L’attualità politica italiana non può dirsi noiosa, priva di spunti. Si presta alle riflessioni dotte dei politologi, offre materiali al teatro della satira, motiva il dissenso degli antagonisti, giustifica l’astensione degli indifferenti e la contestazione degli sfottuti.
Il denominatore che ne accomuna le ragioni è la crisi dei partiti e la sfiducia verso i loro capi che ne avevano promesso una diversa funzione accentrando sul loro carisma il rapporto diretto con gli elettori.
Il progetto che avrebbe dovuto soppiantare le forme di espressione della vecchia partitocrazia non è riuscito con la rivoluzione liberale annunziata da Silvio Berlusconi e si è arenato nella versione riformista di Matteo Renzi fermato in mezzo al guado di un PD dilaniato da questioni di identità. Né finora è arrivata a maturazione, pronta all’uso, la proposta “Cinque Stelle” sperimentata come alternativa elettorale, ma incompiuta come formula di rappresentanza socio-culturale riconoscibile e deputata a governare.
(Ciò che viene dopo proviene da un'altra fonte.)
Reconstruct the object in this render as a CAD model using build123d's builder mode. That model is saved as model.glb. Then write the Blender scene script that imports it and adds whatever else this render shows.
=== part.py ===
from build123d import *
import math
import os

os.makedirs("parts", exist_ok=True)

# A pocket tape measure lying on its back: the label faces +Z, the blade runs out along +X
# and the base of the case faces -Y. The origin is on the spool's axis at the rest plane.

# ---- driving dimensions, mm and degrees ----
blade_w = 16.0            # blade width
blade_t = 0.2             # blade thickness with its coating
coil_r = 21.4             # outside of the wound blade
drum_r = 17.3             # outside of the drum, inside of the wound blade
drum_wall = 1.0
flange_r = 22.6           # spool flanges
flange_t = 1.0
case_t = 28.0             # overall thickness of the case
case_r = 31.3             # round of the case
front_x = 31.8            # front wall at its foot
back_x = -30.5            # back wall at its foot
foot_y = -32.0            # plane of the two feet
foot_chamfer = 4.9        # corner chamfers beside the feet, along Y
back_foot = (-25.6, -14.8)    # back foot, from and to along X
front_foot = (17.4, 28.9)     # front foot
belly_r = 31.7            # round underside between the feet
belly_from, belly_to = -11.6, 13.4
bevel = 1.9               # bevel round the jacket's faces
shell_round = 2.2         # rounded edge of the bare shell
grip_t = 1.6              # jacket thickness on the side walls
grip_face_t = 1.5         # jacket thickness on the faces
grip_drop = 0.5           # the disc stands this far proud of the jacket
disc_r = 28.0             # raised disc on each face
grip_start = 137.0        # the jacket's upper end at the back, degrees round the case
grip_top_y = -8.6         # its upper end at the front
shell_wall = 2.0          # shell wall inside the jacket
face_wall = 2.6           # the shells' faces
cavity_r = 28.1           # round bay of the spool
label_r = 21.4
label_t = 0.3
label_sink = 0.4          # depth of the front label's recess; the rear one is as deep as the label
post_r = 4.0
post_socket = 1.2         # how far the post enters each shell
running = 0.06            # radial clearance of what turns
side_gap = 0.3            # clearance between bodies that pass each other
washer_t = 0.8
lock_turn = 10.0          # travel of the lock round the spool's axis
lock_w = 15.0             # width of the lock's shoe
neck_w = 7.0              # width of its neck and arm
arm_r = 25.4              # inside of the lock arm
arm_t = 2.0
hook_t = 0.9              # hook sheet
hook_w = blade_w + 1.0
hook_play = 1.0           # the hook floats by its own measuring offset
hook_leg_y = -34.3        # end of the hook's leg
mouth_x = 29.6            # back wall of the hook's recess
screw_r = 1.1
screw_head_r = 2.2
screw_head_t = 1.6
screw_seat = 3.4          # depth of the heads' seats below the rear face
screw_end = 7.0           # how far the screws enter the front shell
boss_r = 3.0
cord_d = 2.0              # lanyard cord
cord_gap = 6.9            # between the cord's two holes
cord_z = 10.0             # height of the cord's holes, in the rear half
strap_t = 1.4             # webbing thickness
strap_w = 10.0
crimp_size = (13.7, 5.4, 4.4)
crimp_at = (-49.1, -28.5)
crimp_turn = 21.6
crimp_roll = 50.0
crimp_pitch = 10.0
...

Ne danno testimonianza le infelici esperienze non solo di Roma Capitale, ma di altri Comuni piccoli e medi conquistati e travolti dalla quotidianità amministrativa, come nei casi di Parma e di Quarto Flegreo.
Dal quadro generale della situazione si percepiscono sia sentimenti di rottura con il leaderismo avulso dalla dialettica dei partiti sia la voglia di partecipazione dal basso prima di conferire deleghe senza vincoli di rappresentanza di valori e di interessi sociali. Queste istanze si colgono nell’arcipelago del centrodestra nel quale per la prima volta si parla di primarie di coalizione che piacciono alla Lega, a Fratelli d’Italia ed altri spezzoni ex PdL e di area cattolica, mentre non piacciono a Berlusconi che, in passato, li ha federati con Forza Italia per raggiungere la massa critica necessaria al conseguimento delle sue vittorie.
Le stesse inquietudini verso l’uomo solo al comando sono alla base degli scontri interni al PD con prospettive di mutazione della sua genesi di partito nato da culture e tradizioni diverse, orbitanti nelle aree politiche cattolica e comunista. Perciò, non si può non riconoscere che c’è del calore nel travaglio che accende il dibattito politico nei tre schieramenti che si contendono il consenso degli italiani, anche se spesso si sfocia nel turpiloquio del linguaggio superficiale, ma genuino, dei social net-work.
Ciò che appare incerto è l’approdo della fusione elettorale dei ceti sociali in movimento. Al momento prevale il gusto della politica in pillole, immaginata sulla “caduta degli dei”, ossia sul calo del carisma dei capi, sulla rinascita della passione per i partiti e sulla rivincita della militanza e delle sue élite.
Ai sogni non ci sono limiti, soprattutto nei passaggi epocali, ma il dubbio resta sui vizi e le virtù della partitocrazia degli eletti dal popolo e dell’oligarchia dei cooptati dal capo. Chi può dire quale fra le due forme di governo garantisce più o meno meritocrazia o scade in mediocrazia?